Thursday, January 27, 2011

The old man who read love stories (Luis Sepulveda)

A man and his wife are forced to leave the mountains where they had been raised and move to the jungle. The jungle can be a terrible place to live in if you don’t know it, but it can be paradise if you learn how to make the most of what it has to offer. The old man who read love stories learnt how to do that from the Shuar Indians who at one stage let him live as one of their own. When the protagonist becomes an old man, all he wants to do is read love stories. These are supplied to him by the itinerant dentist who visits the village twice a year. His easy and lonely life changes when a gold digger is found dead on the margin of the river and he assures the authorities that the man was not killed by the Shuar, but by a jaguar. The fear that this animal may strike again forces a group of men, including him, to go on a hunt. After some misadventures and a few deaths, he discovers that the animal is avenging his dying mate.

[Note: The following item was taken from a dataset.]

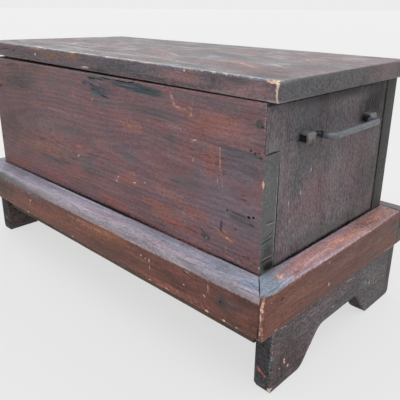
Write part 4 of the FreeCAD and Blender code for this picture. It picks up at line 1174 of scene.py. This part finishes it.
lid_front_colour = (0.116, 0.088, 0.097)
lid_end_front = (0.102, 0.098, 0.103)
lid_end_rear = (0.182, 0.126, 0.127)
lid_marks = [
    # A pale band along the top front arris: rubbed paint and a painted highlight.
    spot((0, -173, 454.5), (900, 6, 4), lid_pale, 0.7, 2.6, 0.5, 0, (0, 0.4, 0)),
] + [on_lid(*row) for row in (
    (300, 70, 130, 56, -12, (0.150, 0.098, 0.100), 0.7, 2.6, 0.9),
    (-230, 120, 24, 4, -60, (0.75, 0.75, 0.73), 0.9, 1.2, 0.6),
    (-350, 60, 60, 16, -20, lid_pale, 0.6, 2.4, 0.8),
    (-215, 235, 60, 16, -25, lid_rose, 0.75, 2.6, 0.8),
    (-120, 140, 70, 14, -25, lid_rose, 0.6, 2.6, 0.8),
    (20, 150, 90, 14, -25, lid_rose, 0.75, 2.6, 0.8),
    (60, 110, 80, 12, -20, lid_rose, 0.7, 2.6, 0.8),
    (70, 130, 40, 3, -25, (0.52, 0.43, 0.41), 0.6, 2.0, 0.7),
    (100, 340, 80, 22, 0, lid_rose, 0.6, 2.6, 0.9),
    (250, 110, 90, 20, -30, lid_rose, 0.75, 2.6, 0.8),
    (265, 100, 50, 3, -30, (0.46, 0.35, 0.35), 0.7, 2.0, 0.7),
    (300, 130, 40, 3, -30, (0.43, 0.47, 0.45), 0.7, 2.0, 0.7),
    (290, 235, 40, 14, -40, lid_rose, 0.8, 2.6, 0.8),
    (283, 235, 12, 4, -30, (0.64, 0.48, 0.39), 0.7, 2.0, 0.8),
    (0, 250, 70, 20, 0, lid_pale, 0.5, 2.6, 0.9),
    (-120, 60, 150, 14, -8, lid_pale, 0.6, 2.6, 0.8),
    (-200, 100, 120, 5, -10, (0.41, 0.41, 0.43), 0.6, 2.6, 0.8),
    (130, 60, 110, 8, -10, (0.32, 0.31, 0.35), 0.7, 2.6, 0.8),
    (150, 190, 120, 26, -20, lid_dark, 0.6, 2.6, 0.8),
    (-60, 280, 120, 14, -10, lid_dark, 0.5, 2.6, 0.8),
    (6, 10, 40, 9, -8, denim, 0.9, 2.2, 0.6),
)] + [on_lid_edge(*row) for row in (
    (38, 27, 20, 4, denim, 0.9, 1.4, 0.5),
    (195, 26, 18, 4, denim, 0.9, 1.4, 0.5),
)] + [on_lid(*row) for row in (
    (358, 8, 18, 6, -6, (0.119, 0.171, 0.26), 0.95, 1.6, 0.5),
    (280, 24, 40, 8, -8, lid_rose, 0.6, 2.4, 0.8),
    (-188, 9, 20, 3, -8, cream, 0.95, 1.6, 0.7),
    (-168, 5, 16, 2.6, -4, cream, 0.9, 1.6, 0.7),
    (-112, 7, 34, 3, -4, (0.48, 0.50, 0.52), 0.8, 2.0, 0.7),
    (-60, 5, 12, 3, -4, cream, 0.9, 1.6, 0.7),
    (-10, 8, 30, 4, -4, (0.52, 0.54, 0.57), 0.8, 2.0, 0.7),
    (-50, 7, 10, 3, -4, white_fleck, 0.95, 1.2, 0.6),
    (45, 5, 14, 2.6, 0, (0.70, 0.61, 0.57), 0.9, 1.6, 0.7),
    (105, 7, 24, 3, 0, (0.66, 0.59, 0.57), 0.85, 1.8, 0.7),
    (150, 5, 14, 2.6, 0, (0.66, 0.59, 0.57), 0.8, 1.8, 0.7),
    (215, 7, 30, 3, 0, (0.50, 0.47, 0.50), 0.6, 2.0, 0.7),
    (283, 5, 7, 2.2, 0, (0.66, 0.62, 0.61), 0.8, 1.2, 0.6),
    (308, 5, 7, 2.2, 0, (0.66, 0.62, 0.61), 0.8, 1.2, 0.6),
    (355, 6, 20, 3, 0, (0.50, 0.53, 0.58), 0.7, 1.6, 0.6),
)] + [
    spot((390, -60, 452), (4, 130, 3), (0.27, 0.25, 0.26), 0.4, 2.4, 0.6),
] + [on_lid(*row) for row in (
    (355, 30, 56, 32, 0, (0.105, 0.076, 0.079), 0.75, 2.4, 0.9),
    (345, 150, 50, 120, 0, (0.130, 0.100, 0.098), 0.5, 2.4, 0.9),
)] + [
    spot((0, -180, 439.3), (900, 7, 16.2), lid_front_colour, 0.97, 0.05, 0.16, 0, (0, 0.4, 0)),
] + [on_lid_edge(*row) for row in (
    (-330, 13, 60, 15, (0.117, 0.088, 0.088), 0.6, 2.4, 0.8),
    (-200, 15, 60, 12, (0.105, 0.078, 0.082), 0.7, 2.0, 0.8),
    (-130, 16, 44, 10, (0.165, 0.088, 0.060), 0.75, 2.0, 0.8),
    (-62, 19, 32, 8, (0.20, 0.105, 0.060), 0.9, 1.6, 0.7),
    (70, 14, 90, 15, (0.084, 0.082, 0.093), 0.8, 2.0, 0.7),
    (150, 13, 60, 15, (0.100, 0.095, 0.103), 0.6, 2.4, 0.8),
    (70, 22, 4, 3, (0.22, 0.108, 0.064), 0.7, 1.4, 0.8),
    (215, 14, 66, 15, (0.20, 0.118, 0.120), 0.8, 2.4, 0.8),
    (238, 20, 20, 6, (0.20, 0.097, 0.075), 0.6, 2.0, 0.8),
    (345, 12, 66, 15, (0.21, 0.130, 0.140), 0.85, 2.4, 0.8),
    (330, 20, 26, 6, slate, 0.7, 2.0, 0.8),
    (285, 16, 6, 10, (0.069, 0.073, 0.075), 0.8, 1.6, 0.6),
    (215, 22, 8, 3, denim, 0.5, 1.2, 0.6),
    (-180, 25, 34, 3, (0.32, 0.186, 0.129), 0.6, 1.6, 0.7),
    (-191, 14, 3, 2.6, white_fleck, 0.95, 0.2, 0.4),
    (229, 24, 2, 1.6, white_fleck, 0.95, 0.2, 0.4),
    (-21, 5, 14, 2, (0.52, 0.37, 0.36), 0.8, 1.2, 0.6),
    (12, 4, 3, 1.6, (0.52, 0.37, 0.36), 0.8, 1.0, 0.6),
    (20, 4, 36, 4, (0.046, 0.035, 0.035), 0.8, 1.6, 0.7),
    (-312, 16, 14, 1.4, soot_and_shade, 0.7, 1.0, 0.6, 1),
    (320, 4, 70, 3, (0.24, 0.160, 0.150), 0.6, 2.0, 0.7),
)] + [spot(*row) for row in (
    ((384, -178, 449), (12, 5, 2.6), (0.64, 0.43, 0.30), 0.95, 1.8, 0.6),
    ((391, -178, 448), (5, 5, 3.6), (0.71, 0.52, 0.37), 0.9, 1.8, 0.6),
    ((392, -177, 439), (4, 4, 14), cream, 0.85, 1.8, 0.6),
    ((393, -177, 427), (2, 3, 4), (0.50, 0.39, 0.37), 0.8, 1.0, 0.6),
    ((396, 7, 436), (5.5, 330, 17.5), lid_end_front, 0.97, 0.6, 0.2),
    ((396, 110, 436), (5.5, 90, 22), lid_end_rear, 0.85, 2.2, 0.6),
    ((399, -30, 436), (6, 280, 14.5), (0.034, 0.032, 0.034), 0.75, 5.0, 0.6, 0.5),
    ((399, -30, 436), (6, 280, 14.5), (0.20, 0.193, 0.198), 0.5, -5.0, 0.6),
    ((396, -120, 440), (5.5, 60, 10), (0.069, 0.073, 0.08), 0.6, 2.6, 0.8),
    ((396, 40, 430), (5.5, 26, 10), (0.058, 0.057, 0.059), 0.7, 2.4, 0.8),
)]
lid_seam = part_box("lid_front_plank")[1].y
under_lid = (
    Vector((interior_low.x, interior_low.y, rim_height - 2 * mm)),
    Vector((interior_high.x, interior_high.y, rim_height + 12 * mm)))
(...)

The old man then is forced into a game of cat and mouse and is victorious, he kills the animal with a fire arm, he is sickened by his own actions, by gold digger’s (that started it all in the first place by injuring the jaguar’s mate) and by white men in general and decides to go back to his love stories which used such sweet words, that sometimes he was able to almost forget human barbarity. - This book was dedicated to a man who fought and died to preserve the Amazon jungle: Chico Mendes.